● **Records supplied**:
########################################

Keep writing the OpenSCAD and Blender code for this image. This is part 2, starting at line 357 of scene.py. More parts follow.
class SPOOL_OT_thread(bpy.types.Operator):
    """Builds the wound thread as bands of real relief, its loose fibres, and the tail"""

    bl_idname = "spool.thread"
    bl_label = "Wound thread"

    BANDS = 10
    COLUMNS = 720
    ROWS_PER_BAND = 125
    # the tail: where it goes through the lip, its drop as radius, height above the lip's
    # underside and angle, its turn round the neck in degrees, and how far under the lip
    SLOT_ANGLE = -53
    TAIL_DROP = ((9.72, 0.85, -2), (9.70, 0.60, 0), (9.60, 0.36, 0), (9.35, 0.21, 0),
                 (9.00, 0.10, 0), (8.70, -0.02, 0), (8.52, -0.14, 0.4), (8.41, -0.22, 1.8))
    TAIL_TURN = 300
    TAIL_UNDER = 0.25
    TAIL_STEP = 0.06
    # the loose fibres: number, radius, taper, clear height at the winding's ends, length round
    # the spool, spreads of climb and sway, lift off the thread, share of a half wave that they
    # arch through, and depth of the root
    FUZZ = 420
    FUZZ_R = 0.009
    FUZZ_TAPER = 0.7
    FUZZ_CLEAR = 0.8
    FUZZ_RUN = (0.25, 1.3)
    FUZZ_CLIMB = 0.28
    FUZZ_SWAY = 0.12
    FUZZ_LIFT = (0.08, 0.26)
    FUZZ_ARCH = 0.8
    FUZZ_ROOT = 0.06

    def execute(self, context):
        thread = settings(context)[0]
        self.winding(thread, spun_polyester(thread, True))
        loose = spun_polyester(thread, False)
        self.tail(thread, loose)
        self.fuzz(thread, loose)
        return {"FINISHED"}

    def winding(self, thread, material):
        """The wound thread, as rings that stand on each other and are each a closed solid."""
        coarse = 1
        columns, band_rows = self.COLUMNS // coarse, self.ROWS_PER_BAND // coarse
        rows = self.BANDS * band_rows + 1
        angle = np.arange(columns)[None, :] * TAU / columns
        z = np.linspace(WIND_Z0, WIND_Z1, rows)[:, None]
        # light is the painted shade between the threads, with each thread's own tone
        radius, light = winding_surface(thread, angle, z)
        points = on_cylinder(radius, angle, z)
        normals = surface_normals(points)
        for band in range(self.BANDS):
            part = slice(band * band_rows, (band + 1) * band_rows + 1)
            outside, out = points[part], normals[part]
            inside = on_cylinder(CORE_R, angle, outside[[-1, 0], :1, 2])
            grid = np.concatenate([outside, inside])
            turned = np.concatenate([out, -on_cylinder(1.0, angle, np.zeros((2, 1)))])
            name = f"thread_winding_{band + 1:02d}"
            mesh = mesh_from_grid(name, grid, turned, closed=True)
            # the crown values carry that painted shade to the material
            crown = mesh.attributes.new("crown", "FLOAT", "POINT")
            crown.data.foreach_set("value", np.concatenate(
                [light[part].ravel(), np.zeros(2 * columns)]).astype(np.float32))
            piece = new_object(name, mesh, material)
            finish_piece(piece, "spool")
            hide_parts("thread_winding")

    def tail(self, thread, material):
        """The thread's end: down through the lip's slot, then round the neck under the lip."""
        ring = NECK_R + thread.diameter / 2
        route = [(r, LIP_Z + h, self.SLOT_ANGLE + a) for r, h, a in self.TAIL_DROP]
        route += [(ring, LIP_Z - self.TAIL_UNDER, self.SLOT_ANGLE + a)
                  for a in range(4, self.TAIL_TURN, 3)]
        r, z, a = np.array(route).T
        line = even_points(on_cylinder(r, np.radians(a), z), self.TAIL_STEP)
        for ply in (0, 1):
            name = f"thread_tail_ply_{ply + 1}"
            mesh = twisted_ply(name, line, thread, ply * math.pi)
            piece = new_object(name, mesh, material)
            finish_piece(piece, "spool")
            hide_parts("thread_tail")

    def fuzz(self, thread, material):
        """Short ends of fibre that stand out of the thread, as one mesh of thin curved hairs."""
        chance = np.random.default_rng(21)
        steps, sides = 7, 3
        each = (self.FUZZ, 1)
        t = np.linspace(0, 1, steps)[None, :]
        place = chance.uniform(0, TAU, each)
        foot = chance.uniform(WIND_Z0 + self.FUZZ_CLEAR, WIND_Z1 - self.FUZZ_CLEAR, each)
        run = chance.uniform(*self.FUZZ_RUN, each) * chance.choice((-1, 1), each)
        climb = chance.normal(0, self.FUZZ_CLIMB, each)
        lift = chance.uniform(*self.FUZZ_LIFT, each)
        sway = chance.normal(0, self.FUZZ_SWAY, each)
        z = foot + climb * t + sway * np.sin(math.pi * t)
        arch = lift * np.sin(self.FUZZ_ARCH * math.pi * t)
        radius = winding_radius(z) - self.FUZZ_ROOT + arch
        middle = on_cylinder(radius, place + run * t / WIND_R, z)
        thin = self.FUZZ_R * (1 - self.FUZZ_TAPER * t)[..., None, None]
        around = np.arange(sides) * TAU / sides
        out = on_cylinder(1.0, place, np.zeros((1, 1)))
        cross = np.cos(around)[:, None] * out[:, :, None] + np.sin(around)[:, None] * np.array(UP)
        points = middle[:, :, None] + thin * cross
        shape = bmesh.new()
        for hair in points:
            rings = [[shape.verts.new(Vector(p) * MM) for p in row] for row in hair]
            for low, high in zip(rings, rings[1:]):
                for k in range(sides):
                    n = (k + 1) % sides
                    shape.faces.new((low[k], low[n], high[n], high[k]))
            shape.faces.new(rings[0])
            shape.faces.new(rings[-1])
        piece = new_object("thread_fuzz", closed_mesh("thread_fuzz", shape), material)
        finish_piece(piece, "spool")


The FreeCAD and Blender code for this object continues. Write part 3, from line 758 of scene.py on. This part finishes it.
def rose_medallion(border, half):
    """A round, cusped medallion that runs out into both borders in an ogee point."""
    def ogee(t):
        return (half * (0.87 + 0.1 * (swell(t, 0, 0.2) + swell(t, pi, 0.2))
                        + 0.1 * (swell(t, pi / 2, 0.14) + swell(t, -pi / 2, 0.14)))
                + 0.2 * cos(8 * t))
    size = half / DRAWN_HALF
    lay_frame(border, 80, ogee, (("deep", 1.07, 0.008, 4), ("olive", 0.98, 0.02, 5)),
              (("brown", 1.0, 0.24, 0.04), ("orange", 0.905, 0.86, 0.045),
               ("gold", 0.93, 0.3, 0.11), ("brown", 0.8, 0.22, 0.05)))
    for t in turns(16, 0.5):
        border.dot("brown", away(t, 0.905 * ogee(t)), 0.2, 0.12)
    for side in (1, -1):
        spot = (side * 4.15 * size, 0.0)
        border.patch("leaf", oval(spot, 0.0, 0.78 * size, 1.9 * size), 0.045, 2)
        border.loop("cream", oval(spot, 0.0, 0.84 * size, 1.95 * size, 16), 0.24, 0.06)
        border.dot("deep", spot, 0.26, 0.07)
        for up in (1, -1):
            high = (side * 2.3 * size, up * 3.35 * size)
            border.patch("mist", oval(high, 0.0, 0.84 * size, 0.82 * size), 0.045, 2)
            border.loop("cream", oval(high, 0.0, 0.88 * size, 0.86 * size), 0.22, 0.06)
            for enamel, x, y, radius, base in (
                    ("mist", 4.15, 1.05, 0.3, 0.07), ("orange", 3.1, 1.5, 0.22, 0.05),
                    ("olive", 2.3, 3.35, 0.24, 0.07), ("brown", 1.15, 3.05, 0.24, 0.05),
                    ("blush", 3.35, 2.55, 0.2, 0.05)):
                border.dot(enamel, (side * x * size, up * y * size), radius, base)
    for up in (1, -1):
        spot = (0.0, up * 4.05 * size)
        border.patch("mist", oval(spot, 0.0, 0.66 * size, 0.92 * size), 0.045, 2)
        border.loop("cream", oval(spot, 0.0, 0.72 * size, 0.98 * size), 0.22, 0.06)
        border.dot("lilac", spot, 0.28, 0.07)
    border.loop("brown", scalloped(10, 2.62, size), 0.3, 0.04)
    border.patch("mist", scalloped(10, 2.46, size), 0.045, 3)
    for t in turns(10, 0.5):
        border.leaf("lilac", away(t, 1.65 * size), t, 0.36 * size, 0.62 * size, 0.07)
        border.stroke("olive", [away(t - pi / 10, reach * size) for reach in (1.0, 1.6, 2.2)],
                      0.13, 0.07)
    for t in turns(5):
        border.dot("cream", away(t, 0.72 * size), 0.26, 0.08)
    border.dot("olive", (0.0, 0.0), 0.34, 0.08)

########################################

Identify all lines in the records above with the word "Blender".

● **The result**:
Keep writing the OpenSCAD and Blender code for this image. This is part 2, starting at line 357 of scene.py. More parts follow.
The FreeCAD and Blender code for this object continues. Write part 3, from line 758 of scene.py on. This part finishes it.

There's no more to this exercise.